> _Exercise material_
==============================
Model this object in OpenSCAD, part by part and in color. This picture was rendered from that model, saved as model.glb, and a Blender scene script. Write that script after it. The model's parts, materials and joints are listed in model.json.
==============================
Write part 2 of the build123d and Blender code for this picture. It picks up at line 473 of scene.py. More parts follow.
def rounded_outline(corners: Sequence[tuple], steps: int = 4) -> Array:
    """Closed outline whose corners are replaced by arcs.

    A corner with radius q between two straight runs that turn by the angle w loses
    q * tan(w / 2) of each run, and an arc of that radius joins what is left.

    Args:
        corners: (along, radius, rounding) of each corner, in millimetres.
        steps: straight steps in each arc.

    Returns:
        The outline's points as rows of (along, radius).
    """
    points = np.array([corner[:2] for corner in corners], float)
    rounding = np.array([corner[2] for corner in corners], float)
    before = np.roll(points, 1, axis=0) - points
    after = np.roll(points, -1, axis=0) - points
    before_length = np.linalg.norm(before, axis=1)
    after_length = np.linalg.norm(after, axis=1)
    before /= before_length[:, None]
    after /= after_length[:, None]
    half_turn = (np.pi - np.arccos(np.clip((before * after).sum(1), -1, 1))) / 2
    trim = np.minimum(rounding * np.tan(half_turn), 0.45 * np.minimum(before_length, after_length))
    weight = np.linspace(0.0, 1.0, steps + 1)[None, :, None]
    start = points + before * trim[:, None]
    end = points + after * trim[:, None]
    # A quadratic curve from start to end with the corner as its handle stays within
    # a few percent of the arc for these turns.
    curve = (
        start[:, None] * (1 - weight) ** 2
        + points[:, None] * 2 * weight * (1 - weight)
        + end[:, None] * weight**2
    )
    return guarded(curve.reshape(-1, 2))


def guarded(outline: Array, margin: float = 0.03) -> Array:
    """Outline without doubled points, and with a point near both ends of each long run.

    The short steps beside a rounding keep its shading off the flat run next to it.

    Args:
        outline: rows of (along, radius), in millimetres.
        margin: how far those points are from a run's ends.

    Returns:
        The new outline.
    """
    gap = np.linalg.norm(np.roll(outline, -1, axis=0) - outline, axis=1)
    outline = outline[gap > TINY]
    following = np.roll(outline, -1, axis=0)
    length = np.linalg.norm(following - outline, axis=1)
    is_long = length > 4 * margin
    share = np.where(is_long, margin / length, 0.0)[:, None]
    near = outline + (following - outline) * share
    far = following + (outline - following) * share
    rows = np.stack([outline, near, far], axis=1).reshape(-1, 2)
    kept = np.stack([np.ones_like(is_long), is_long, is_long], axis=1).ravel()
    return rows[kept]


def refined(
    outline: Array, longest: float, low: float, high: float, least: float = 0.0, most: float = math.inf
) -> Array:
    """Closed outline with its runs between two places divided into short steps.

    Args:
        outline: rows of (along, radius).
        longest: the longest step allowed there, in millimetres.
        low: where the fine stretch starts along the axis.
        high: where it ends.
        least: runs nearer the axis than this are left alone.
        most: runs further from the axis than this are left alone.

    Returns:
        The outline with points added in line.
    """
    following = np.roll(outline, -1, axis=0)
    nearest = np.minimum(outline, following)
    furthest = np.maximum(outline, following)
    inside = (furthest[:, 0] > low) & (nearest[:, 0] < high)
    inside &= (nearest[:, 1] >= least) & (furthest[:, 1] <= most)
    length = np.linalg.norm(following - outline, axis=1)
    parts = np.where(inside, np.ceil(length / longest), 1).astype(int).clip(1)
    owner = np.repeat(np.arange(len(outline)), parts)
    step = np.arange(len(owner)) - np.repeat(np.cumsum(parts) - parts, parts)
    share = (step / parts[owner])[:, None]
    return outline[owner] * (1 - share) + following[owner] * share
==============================
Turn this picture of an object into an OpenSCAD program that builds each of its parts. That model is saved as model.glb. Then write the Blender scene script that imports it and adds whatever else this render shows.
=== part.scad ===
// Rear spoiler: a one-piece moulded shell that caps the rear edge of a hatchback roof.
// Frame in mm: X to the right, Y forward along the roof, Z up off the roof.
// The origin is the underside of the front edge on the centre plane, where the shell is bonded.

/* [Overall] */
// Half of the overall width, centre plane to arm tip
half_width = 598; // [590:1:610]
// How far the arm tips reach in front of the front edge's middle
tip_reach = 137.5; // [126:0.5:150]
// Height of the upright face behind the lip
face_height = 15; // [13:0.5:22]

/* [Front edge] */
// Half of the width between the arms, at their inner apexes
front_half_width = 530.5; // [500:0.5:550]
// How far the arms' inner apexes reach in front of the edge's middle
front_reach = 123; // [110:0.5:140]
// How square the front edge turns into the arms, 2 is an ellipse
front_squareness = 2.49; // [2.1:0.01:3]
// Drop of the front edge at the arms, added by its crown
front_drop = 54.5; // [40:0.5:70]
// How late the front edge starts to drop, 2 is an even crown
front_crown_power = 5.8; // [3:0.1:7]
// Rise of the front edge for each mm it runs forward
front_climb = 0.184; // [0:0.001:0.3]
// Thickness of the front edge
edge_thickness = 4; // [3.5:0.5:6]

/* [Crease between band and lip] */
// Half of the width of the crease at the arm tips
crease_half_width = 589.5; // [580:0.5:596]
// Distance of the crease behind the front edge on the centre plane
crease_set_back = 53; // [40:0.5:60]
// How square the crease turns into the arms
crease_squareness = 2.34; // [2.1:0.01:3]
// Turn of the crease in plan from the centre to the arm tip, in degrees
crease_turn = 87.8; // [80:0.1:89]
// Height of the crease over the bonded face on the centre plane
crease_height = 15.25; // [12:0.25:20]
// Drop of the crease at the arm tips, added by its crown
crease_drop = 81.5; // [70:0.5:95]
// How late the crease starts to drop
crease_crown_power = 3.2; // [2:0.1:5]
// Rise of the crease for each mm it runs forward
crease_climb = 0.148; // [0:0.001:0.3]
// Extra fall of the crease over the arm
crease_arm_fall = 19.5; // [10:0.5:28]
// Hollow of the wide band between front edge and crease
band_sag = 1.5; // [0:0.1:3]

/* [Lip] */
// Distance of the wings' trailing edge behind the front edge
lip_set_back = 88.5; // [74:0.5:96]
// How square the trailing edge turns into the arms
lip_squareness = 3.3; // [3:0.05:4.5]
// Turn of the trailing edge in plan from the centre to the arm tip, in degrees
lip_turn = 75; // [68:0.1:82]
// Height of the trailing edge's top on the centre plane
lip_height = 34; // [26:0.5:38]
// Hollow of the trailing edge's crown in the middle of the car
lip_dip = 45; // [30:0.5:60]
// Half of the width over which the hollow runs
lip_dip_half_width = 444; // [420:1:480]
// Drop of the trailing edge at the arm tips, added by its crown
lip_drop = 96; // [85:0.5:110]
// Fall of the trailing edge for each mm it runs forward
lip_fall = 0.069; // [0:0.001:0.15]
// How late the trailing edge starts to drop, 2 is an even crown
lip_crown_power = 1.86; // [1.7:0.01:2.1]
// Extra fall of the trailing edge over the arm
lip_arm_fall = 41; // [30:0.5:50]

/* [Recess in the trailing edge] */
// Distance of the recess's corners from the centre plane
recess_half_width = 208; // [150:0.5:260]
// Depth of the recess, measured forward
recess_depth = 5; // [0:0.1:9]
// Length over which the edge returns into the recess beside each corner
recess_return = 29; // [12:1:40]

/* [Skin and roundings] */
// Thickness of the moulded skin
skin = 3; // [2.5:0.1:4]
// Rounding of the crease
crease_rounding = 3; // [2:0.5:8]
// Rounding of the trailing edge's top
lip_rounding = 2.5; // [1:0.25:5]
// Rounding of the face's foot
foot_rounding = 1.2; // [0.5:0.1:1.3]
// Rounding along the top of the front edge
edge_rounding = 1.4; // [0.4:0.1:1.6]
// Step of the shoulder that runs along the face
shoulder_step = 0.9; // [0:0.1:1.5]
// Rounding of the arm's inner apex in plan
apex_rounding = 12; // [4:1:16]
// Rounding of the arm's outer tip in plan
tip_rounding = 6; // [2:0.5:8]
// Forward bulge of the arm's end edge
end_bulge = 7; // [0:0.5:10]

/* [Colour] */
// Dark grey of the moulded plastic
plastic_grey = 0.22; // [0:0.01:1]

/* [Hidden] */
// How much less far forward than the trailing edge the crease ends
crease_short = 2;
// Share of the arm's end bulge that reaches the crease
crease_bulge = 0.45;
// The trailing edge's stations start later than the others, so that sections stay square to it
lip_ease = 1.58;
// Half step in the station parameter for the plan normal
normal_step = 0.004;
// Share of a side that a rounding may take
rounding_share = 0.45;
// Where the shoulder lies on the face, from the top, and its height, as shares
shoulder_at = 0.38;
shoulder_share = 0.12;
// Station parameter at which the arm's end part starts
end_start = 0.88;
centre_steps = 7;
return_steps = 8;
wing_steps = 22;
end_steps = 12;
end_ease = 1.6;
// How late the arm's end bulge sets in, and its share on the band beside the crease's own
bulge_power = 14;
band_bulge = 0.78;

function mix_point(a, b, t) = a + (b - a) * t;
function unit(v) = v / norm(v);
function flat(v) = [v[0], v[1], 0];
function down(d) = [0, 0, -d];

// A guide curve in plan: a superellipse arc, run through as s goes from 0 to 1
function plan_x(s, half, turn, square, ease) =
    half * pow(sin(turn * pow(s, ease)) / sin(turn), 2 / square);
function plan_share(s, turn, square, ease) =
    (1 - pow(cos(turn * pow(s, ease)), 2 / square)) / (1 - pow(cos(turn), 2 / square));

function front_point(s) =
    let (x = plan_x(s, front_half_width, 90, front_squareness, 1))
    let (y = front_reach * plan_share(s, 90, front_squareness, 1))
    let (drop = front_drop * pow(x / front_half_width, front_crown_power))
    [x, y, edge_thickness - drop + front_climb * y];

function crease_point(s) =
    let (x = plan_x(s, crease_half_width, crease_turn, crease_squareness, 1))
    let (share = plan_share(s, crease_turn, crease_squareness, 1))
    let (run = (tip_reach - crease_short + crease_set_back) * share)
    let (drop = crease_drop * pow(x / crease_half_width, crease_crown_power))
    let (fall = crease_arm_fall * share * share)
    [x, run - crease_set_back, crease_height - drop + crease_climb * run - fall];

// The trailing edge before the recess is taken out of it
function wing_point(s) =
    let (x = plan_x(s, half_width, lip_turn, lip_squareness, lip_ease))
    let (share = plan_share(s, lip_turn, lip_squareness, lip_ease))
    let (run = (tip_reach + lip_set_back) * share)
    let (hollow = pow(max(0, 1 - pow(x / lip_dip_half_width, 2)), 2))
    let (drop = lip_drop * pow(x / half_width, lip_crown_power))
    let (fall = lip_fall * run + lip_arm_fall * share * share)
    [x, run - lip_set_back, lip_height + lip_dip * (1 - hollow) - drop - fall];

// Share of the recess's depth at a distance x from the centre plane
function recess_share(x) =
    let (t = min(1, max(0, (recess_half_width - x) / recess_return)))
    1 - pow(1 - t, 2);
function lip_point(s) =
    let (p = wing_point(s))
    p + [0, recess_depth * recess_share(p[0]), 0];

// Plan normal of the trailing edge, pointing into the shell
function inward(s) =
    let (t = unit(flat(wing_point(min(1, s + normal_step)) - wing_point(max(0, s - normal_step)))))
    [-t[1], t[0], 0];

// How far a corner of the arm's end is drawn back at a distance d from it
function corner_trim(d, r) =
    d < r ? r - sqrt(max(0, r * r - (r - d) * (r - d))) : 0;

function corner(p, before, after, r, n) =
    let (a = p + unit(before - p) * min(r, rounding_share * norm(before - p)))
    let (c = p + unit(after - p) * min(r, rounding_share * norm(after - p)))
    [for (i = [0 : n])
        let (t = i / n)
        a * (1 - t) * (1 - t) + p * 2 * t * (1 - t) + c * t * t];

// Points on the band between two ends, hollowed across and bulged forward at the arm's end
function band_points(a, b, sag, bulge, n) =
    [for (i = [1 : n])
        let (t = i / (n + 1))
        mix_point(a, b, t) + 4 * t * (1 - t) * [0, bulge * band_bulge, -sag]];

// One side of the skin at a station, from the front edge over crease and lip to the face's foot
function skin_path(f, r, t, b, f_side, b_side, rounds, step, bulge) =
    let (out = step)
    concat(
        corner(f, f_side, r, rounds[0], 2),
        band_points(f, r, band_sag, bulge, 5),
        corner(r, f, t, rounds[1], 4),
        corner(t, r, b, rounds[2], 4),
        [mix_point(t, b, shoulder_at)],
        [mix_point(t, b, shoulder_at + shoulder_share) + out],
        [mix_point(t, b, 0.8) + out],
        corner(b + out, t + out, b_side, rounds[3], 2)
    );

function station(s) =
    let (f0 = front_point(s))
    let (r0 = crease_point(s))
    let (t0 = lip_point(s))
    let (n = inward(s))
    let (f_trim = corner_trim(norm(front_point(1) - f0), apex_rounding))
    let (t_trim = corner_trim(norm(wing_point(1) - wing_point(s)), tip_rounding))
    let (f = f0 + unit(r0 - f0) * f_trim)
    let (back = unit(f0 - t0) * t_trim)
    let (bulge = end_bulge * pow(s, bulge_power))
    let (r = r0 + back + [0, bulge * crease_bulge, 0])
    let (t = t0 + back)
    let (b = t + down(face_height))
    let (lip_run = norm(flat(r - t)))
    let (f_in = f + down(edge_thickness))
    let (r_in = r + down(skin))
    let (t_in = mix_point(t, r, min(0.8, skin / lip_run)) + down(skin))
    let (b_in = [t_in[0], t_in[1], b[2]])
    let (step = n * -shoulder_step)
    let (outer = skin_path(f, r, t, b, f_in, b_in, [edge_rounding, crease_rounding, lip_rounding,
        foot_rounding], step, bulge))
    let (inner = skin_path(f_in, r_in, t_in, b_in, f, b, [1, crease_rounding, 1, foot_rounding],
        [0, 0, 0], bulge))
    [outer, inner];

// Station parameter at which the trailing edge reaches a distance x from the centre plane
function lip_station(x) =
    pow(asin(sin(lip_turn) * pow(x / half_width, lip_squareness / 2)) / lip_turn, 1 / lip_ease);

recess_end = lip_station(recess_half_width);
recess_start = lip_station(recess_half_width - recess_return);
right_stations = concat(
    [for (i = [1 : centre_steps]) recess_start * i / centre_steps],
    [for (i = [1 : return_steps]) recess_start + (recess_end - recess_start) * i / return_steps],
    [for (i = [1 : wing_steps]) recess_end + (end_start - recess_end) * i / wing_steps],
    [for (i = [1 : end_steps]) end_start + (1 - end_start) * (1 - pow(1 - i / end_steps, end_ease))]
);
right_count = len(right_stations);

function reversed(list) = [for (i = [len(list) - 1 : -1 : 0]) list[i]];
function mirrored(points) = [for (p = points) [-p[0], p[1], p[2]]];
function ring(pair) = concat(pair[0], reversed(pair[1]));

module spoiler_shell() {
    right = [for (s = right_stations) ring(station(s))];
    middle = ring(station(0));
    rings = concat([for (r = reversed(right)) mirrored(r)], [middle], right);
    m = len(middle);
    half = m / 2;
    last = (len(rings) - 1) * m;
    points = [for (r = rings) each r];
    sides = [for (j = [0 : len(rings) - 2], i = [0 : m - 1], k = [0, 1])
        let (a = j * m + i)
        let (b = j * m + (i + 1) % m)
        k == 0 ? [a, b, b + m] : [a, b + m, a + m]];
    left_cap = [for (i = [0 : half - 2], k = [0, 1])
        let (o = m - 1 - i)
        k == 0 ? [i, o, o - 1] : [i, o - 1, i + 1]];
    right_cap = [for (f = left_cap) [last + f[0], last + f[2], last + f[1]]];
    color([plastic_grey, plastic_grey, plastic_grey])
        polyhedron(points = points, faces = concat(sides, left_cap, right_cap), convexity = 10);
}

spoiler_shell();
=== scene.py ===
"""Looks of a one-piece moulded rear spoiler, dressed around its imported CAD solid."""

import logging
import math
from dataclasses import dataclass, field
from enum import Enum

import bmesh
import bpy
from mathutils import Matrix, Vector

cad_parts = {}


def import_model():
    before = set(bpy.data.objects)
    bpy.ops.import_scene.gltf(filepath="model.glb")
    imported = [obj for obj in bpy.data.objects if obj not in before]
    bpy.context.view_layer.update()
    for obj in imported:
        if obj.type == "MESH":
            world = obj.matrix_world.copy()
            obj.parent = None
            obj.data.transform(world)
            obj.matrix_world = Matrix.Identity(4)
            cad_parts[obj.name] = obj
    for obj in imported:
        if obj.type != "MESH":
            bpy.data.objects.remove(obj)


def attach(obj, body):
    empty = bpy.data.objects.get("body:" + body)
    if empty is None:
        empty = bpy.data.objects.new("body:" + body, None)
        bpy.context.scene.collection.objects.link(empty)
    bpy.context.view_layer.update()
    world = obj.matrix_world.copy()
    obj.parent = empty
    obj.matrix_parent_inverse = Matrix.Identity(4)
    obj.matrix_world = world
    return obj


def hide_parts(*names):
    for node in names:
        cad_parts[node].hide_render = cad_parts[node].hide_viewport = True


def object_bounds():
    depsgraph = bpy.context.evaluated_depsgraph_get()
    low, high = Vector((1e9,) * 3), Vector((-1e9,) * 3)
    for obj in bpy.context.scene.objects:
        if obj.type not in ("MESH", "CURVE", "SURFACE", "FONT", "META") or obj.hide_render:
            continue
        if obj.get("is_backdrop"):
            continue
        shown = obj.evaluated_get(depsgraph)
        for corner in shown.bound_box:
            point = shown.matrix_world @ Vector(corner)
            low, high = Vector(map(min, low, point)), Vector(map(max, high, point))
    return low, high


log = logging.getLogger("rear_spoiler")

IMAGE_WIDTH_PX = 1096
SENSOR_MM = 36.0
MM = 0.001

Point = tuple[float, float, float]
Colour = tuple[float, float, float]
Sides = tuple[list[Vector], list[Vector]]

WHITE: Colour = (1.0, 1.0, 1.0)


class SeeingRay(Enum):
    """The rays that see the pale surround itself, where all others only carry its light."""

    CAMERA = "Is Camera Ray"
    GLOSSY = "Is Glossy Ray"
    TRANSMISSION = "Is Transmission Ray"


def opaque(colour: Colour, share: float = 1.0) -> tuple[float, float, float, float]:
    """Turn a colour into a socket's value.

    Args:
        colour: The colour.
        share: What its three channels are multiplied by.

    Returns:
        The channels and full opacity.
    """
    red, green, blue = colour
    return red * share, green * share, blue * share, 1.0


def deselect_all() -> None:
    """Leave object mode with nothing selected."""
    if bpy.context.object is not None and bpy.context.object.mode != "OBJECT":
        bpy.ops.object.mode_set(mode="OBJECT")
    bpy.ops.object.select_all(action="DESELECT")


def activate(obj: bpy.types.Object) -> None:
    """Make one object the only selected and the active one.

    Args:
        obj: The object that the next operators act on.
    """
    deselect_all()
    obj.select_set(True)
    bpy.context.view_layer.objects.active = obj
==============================
> _What is required_
Of the entries listed above, reproduce only the lines starting at the line containing "obj.parent = None" and ending at the line containing "shown = obj.evaluated_get(depsgraph)". Include both, exactly as they stand.

> _Right answer_
            obj.parent = None
            obj.data.transform(world)
            obj.matrix_world = Matrix.Identity(4)
            cad_parts[obj.name] = obj
    for obj in imported:
        if obj.type != "MESH":
            bpy.data.objects.remove(obj)


def attach(obj, body):
    empty = bpy.data.objects.get("body:" + body)
    if empty is None:
        empty = bpy.data.objects.new("body:" + body, None)
        bpy.context.scene.collection.objects.link(empty)
    bpy.context.view_layer.update()
    world = obj.matrix_world.copy()
    obj.parent = empty
    obj.matrix_parent_inverse = Matrix.Identity(4)
    obj.matrix_world = world
    return obj


def hide_parts(*names):
    for node in names:
        cad_parts[node].hide_render = cad_parts[node].hide_viewport = True


def object_bounds():
    depsgraph = bpy.context.evaluated_depsgraph_get()
    low, high = Vector((1e9,) * 3), Vector((-1e9,) * 3)
    for obj in bpy.context.scene.objects:
        if obj.type not in ("MESH", "CURVE", "SURFACE", "FONT", "META") or obj.hide_render:
            continue
        if obj.get("is_backdrop"):
            continue
        shown = obj.evaluated_get(depsgraph)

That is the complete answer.